• **Exercise objective**:
Go through the records and copy each line where the word "This" occurs.

• **Material shown**:
━━━━━━━━━━━━━━━━━━━━

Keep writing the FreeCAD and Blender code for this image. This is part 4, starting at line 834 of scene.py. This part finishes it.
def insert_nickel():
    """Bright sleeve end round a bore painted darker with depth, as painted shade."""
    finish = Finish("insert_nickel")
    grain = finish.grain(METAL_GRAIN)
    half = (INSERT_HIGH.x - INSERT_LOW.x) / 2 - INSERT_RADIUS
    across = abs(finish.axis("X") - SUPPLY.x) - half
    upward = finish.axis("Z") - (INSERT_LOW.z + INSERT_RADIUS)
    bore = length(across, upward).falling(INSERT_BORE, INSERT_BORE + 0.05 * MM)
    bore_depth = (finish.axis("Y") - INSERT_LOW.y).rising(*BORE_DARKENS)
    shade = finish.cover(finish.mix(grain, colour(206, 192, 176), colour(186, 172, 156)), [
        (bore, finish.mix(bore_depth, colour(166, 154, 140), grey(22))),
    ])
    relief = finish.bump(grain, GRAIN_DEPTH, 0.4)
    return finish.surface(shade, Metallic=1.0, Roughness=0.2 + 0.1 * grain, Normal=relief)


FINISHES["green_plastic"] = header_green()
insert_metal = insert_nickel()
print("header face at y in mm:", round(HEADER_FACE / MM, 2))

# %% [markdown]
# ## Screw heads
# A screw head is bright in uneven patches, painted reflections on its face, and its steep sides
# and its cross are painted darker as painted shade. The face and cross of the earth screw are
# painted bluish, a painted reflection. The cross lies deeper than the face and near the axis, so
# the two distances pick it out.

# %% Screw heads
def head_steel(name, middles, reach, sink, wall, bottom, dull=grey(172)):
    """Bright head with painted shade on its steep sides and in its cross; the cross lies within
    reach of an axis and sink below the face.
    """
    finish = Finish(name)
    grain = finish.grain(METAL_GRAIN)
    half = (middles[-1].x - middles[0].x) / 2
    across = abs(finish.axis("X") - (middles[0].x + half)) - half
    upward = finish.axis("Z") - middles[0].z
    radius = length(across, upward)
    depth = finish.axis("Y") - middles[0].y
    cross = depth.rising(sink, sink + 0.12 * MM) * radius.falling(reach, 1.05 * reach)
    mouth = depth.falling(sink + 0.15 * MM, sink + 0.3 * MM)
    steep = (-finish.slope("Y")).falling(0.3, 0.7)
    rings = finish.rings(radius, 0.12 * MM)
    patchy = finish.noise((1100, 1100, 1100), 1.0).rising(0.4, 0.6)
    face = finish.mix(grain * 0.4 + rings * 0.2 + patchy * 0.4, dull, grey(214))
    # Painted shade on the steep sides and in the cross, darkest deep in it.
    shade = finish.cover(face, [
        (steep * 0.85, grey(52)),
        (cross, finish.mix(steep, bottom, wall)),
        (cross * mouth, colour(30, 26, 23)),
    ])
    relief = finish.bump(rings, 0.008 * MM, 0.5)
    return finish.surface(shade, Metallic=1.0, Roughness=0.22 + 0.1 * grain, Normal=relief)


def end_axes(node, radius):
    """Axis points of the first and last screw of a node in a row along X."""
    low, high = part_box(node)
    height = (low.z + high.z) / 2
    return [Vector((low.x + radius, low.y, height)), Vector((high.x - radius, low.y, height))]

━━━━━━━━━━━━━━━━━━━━

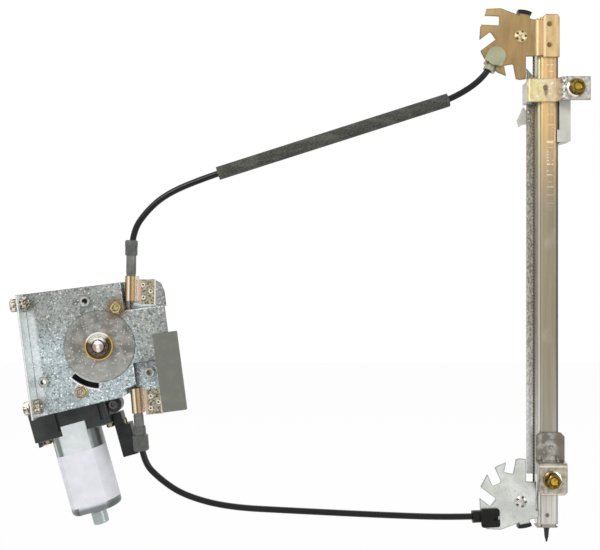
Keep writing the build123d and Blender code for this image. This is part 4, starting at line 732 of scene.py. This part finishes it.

━━━━━━━━━━━━━━━━━━━━

• **Exercise solution**:
Keep writing the FreeCAD and Blender code for this image. This is part 4, starting at line 834 of scene.py. This part finishes it.
Keep writing the build123d and Blender code for this image. This is part 4, starting at line 732 of scene.py. This part finishes it.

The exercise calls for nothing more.